In 1987, he graduated as an electronic engineer from the Ricardo Palma University in Lima. In 2001, he completed a master's degree in administration at the Peruvian University of Applied Sciences. In addition, he holds a diploma in Advanced Studies from the University of Seville, from which he is currently a business administration doctoral candidate.

==Academic and management career==
Within his academic experience, Guevara served as Director of the Professional Academic School of Electronic Engineering of the Ricardo Palma University. In addition, he served as a lecturer at the graduate schools of the National University of San Marcos, Peruvian Union University, and the Federico Villarreal National University.

Guevara also managed companies such as Singular S.A, a Peruvian consulting company in Business Management and Telecommunications; ECI TELECOM IBERICA and AMPER PERU, Spanish telecommunications companies. He also served as general manager of the Lucent Technologies company (Peru chapter).

==Political career==

=== Early political career ===
Guevara entered politics as he joined the Popular Action in 2004. At first, he was chosen to run for a seat in the Andean Parliament at the 2006 general election under the Centre Front coalition, but he was not elected. The same year, he ran for the first time for Governor of Cajamarca, garnering 6% of the vote and was once again not elected. Four years later, he ran for a second time, with 5% of the vote and was once again not elected.
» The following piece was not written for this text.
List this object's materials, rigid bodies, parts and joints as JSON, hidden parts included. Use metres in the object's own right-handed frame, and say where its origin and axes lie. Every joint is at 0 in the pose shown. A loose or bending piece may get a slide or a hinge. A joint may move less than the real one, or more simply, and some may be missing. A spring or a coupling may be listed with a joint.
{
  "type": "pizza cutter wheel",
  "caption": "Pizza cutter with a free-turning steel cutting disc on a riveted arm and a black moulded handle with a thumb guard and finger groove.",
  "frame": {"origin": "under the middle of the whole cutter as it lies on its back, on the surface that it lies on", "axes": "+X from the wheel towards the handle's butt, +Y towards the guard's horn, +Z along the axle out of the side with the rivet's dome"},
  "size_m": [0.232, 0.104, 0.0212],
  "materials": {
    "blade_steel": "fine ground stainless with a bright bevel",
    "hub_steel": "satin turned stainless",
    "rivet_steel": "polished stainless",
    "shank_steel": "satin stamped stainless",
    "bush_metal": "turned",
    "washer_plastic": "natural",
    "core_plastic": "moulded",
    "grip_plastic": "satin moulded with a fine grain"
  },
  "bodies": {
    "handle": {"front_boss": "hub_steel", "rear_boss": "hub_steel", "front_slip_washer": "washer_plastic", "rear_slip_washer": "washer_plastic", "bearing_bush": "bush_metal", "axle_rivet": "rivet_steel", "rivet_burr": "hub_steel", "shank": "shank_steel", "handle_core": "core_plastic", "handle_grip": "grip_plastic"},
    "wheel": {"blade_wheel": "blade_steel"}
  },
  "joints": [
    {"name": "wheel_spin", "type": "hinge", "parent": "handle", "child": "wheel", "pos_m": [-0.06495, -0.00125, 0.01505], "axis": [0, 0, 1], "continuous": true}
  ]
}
=== Congressman (2011–2016) ===
As the Possible Peru Alliance was established for the 2011 general election, Guevara was selected to run for the Peruvian Congress, representing the Cajamarca region. Attaining 18,041 votes and as the coalition placed third in the region, he was elected as one of the five congressmen from the Popular Action party in Congress.
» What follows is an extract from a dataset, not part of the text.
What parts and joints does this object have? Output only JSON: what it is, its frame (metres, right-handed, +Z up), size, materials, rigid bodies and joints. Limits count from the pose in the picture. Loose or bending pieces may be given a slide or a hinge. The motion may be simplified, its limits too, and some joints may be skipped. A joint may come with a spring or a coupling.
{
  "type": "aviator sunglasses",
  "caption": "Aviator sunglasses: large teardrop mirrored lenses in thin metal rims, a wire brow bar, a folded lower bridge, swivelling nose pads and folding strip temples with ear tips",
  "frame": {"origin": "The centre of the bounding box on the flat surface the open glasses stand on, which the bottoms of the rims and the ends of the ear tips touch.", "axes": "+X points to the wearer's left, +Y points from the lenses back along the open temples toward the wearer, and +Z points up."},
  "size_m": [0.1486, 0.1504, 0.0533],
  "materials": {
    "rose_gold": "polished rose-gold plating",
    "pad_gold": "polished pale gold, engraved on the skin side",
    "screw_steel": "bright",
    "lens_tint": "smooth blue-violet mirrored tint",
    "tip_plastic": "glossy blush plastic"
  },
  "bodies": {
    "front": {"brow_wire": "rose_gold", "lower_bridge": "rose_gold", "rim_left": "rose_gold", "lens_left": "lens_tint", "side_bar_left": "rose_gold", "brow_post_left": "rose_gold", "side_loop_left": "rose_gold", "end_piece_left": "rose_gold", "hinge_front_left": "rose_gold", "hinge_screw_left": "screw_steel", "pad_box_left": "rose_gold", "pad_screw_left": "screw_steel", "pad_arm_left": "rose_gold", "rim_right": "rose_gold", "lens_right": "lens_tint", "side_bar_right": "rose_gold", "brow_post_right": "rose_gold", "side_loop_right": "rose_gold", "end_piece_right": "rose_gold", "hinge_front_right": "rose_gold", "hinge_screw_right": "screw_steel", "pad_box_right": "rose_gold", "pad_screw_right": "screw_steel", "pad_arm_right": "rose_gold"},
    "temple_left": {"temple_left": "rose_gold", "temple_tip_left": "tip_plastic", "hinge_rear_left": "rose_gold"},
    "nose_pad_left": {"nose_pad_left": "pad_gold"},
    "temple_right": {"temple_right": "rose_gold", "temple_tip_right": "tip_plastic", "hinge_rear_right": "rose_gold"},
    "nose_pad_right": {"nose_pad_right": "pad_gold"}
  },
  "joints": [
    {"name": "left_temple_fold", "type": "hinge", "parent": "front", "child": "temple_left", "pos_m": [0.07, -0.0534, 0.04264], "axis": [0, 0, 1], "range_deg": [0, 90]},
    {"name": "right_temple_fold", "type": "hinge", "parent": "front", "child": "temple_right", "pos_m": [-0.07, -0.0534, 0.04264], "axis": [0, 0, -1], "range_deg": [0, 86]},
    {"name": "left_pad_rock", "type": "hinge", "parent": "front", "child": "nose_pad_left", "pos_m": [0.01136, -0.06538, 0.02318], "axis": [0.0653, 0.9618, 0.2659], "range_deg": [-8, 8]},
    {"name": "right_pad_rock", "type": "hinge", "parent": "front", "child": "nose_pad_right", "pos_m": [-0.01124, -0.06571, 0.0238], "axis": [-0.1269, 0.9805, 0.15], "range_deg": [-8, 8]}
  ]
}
During his term, he remained an adamant voice against congressional reelection, for which he submitting a bill for amending the Constitution of Peru in order to rule-out immediate congressional reelection. His bill was ultimately rejected by the Constitution committee. For the next general election cycle, he declined to run for reelection, basing his decision in coherence to the motive of the bill. However, it was approved years later in a 2018 referendum.

=== Party politics ===
At party leadership level, Guevara was elected President of Popular Action for the 2014-2019 term, defeating former Party President Víctor Andrés García Belaúnde and Elías Mendoza Habersperger. He still served in the position after 2019 although his term had expired, as the party was yet to convene a national convention to elect a new party leadership. He was previously, the General Secretary of the Popular Action from 2007 to 2009 and again from 2011 to 2013. He resigned from the party in November 2023. He joined the Purple Party in January 2024.
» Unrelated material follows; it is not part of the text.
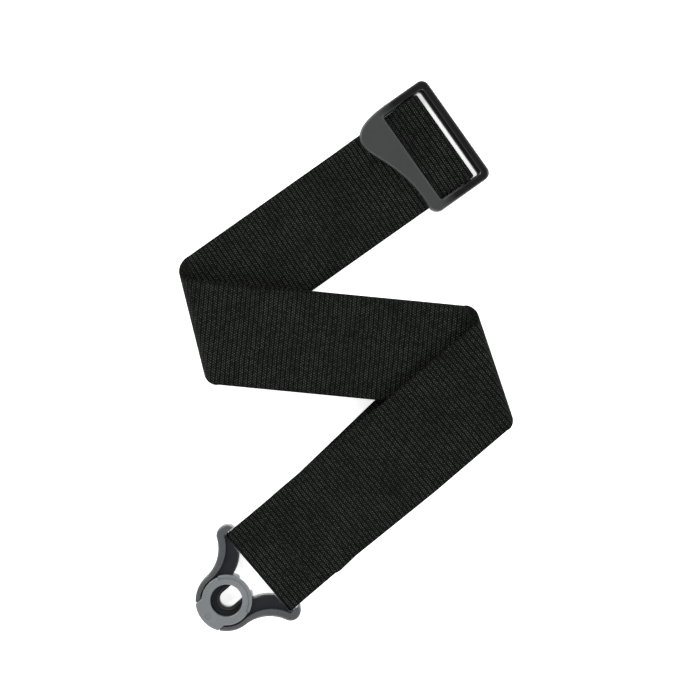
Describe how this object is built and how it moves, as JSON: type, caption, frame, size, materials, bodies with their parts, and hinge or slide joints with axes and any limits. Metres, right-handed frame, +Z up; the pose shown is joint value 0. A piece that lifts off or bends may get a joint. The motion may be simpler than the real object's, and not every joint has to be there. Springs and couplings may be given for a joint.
{
  "type": "guitar strap",
  "caption": "Woven webbing guitar strap folded flat into a Z, with a press-to-open button lock at each end and a three-bar lever adjuster.",
  "frame": {"origin": "centre of the folded strap's footprint, on the surface it lies on", "axes": "+Z up from the surface, +Y along the folded strap's longest extent from the lock end to the adjuster end"},
  "size_m": [0.166, 0.2742, 0.0188],
  "materials": {
    "webbing": "coarse ribbed weave",
    "thread": "twisted thread",
    "lock_housing": "fine moulded texture",
    "lock_core": "satin",
    "lock_ring": "satin",
    "steel": "plain",
    "adjuster": "soft sheen"
  },
  "bodies": {
    "strap": {"webbing": "webbing", "lock_a_stitching": "thread", "adjuster_stitching": "thread", "lock_b_rear_shell": "lock_housing", "lock_b_core": "lock_core", "lock_b_rim_left": "lock_housing", "lock_b_rim_right": "lock_housing", "lock_b_ring_springs": "steel", "lock_b_screws": "steel", "lock_b_strap_bar": "steel"},
    "lock_a": {"lock_a_rear_shell": "lock_housing", "lock_a_core": "lock_core", "lock_a_rim_left": "lock_housing", "lock_a_rim_right": "lock_housing", "lock_a_ring_springs": "steel", "lock_a_screws": "steel", "lock_a_strap_bar": "steel"},
    "lock_a_ring": {"lock_a_release_ring": "lock_ring"},
    "lock_b_ring": {"lock_b_release_ring": "lock_ring"},
    "adjuster": {"adjuster_frame": "adjuster"}
  },
  "joints": [
    {"name": "lock_a_swing", "type": "hinge", "parent": "strap", "child": "lock_a", "pos_m": [-0.0412, -0.1067, 0.0042], "axis": [-0.6481, 0.7615, 0], "range_deg": [-85, 85]},
    {"name": "lock_a_release", "type": "hinge", "parent": "lock_a", "child": "lock_a_ring", "pos_m": [-0.06291, -0.12518, 0.0053], "axis": [0.6481, -0.7615, 0], "range_deg": [0, 12], "stiffness_Nm_per_rad": 0.005, "springref_deg": -17.19, "deforming": ["lock_a_ring_springs"]},
    {"name": "lock_b_release", "type": "hinge", "parent": "strap", "child": "lock_b_ring", "pos_m": [0.05947, -0.01349, 0.0031], "axis": [0.6921, -0.7218, 0], "range_deg": [0, 12], "stiffness_Nm_per_rad": 0.005, "springref_deg": -17.19, "deforming": ["lock_b_ring_springs"]},
    {"name": "adjuster_tilt", "type": "hinge", "parent": "strap", "child": "adjuster", "pos_m": [0.04675, 0.10757, 0.0043], "axis": [-0.5764, 0.8171, 0], "range_deg": [0, 35]}
  ]
}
=== Presidential nomination run (2015) ===
For the 2016 general election, Guevara announced his candidacy for President of Peru. At the primary election held on 20 December 2015, former Congressman Alfredo Barnechea won the presidential nomination with 52.1% of the vote, defeating Guevara who attained 41.5% of the vote.

=== Governor of Cajamarca (2019-2022) ===
In the 2018 Peruvian regional and municipal elections, Guevara ran for the third time for Governor of Cajamarca. In the first round, he placed second with 21.3% of the vote behind Walter Benavides Gavidia of the Alliance for Progress and ahead of incumbent Governor Walter Benavides Gavidia. In the run-off, he defeated Benavides Gavida with 61.4% of the vote.

At the start of his governorship in January 2019, he was elected President of the National Assembly of Regional Governments, with the support of President Martín Vizcarra and Prime Minister César Villanueva.

During Martín Vizcarra's administration, Guevara remained a strong supporter of the president at regional level. In the aftermath of Vizcarra's removal and the start of the protests in November 2020, he remained a strong critic of Manuel Merino's ascension to the presidency. As Popular Action leader, he disavowed Vizcarra's removal and Merino's role, siding with former Congressman Yonhy Lescano in not approving his party's congressional caucus' decision. He also called for Merino’s resignation as President alongside Lima Mayor Jorge Muñoz.